═══ RECORD LIST
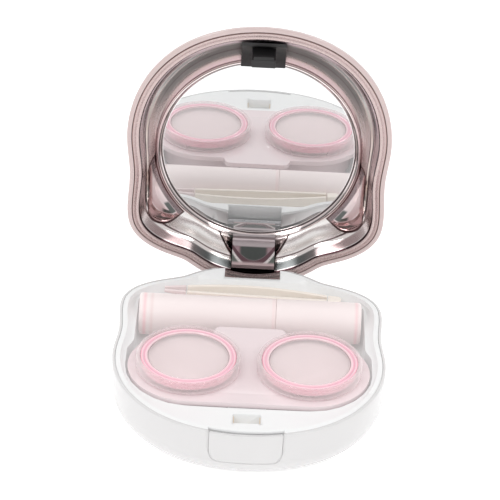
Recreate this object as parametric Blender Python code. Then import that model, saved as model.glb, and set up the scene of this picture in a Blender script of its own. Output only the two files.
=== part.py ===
"""Contact lens travel case: a clam-shell compact with a mirror in its lid, and the lens kit that it carries.

Sizes are in millimetres and become metres when a mesh is made. +Z is up, -Y is the front with the push button,
and the origin is the centre of the flat underside. The lid is drawn shut, then swung open about the hinge pin.
"""
import math

import bmesh
import bpy
import numpy as np
from mathutils import Matrix, Vector

for old in list(bpy.data.objects):
    bpy.data.objects.remove(old, do_unlink=True)

MM = 0.001
GAP = 0.3                    # clearance left between neighbouring pieces

# ---- driving dimensions -------------------------------------------------------------------------
RIM_Z = 14.2                 # height of the base, floor to rim
LID_Z = RIM_Z + GAP          # plane of the lid's rim when shut
LID_RISE = 16.4              # lid shoulder height above its rim
LID_OPEN = 91.0              # degrees that the lid stands open
HINGE_Y, HINGE_Z = 38.8, 9.7
LIP = 1.6                    # shell's outer edge beyond the inner outline
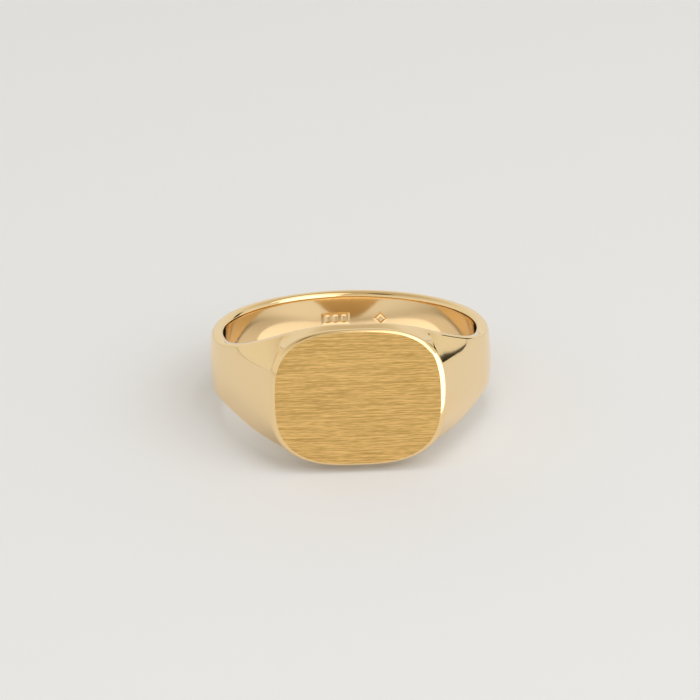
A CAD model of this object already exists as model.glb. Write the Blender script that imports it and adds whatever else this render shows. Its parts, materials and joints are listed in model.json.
══════
AIM - Copy down the whole of the data above, matching it exactly.

COMPLETE ANSWER -
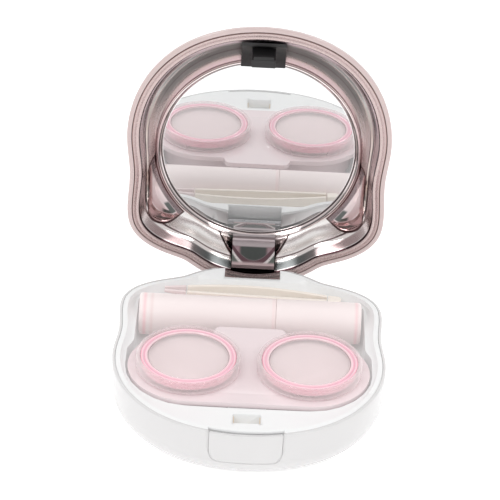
Recreate this object as parametric Blender Python code. Then import that model, saved as model.glb, and set up the scene of this picture in a Blender script of its own. Output only the two files.
=== part.py ===
"""Contact lens travel case: a clam-shell compact with a mirror in its lid, and the lens kit that it carries.

Sizes are in millimetres and become metres when a mesh is made. +Z is up, -Y is the front with the push button,
and the origin is the centre of the flat underside. The lid is drawn shut, then swung open about the hinge pin.
"""
import math

import bmesh
import bpy
import numpy as np
from mathutils import Matrix, Vector

for old in list(bpy.data.objects):
    bpy.data.objects.remove(old, do_unlink=True)

MM = 0.001
GAP = 0.3                    # clearance left between neighbouring pieces

# ---- driving dimensions -------------------------------------------------------------------------
RIM_Z = 14.2                 # height of the base, floor to rim
LID_Z = RIM_Z + GAP          # plane of the lid's rim when shut
LID_RISE = 16.4              # lid shoulder height above its rim
LID_OPEN = 91.0              # degrees that the lid stands open
HINGE_Y, HINGE_Z = 38.8, 9.7
LIP = 1.6                    # shell's outer edge beyond the inner outline
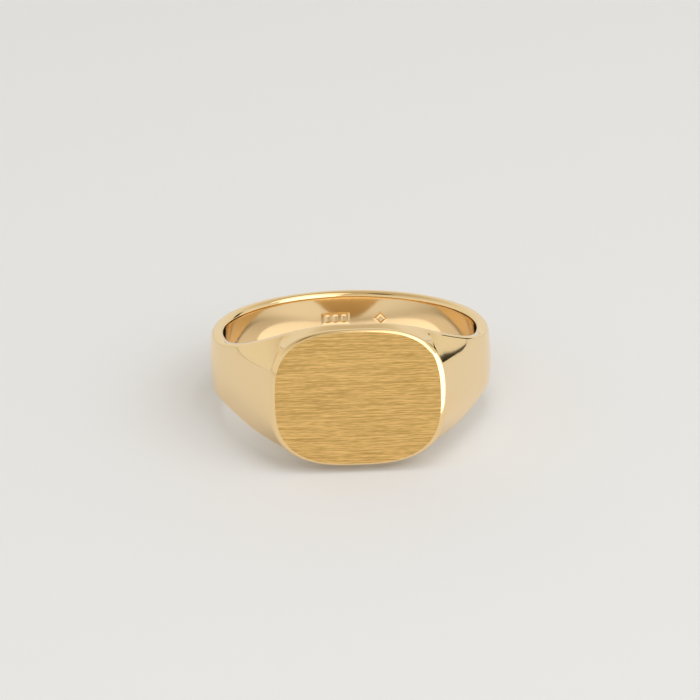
A CAD model of this object already exists as model.glb. Write the Blender script that imports it and adds whatever else this render shows. Its parts, materials and joints are listed in model.json.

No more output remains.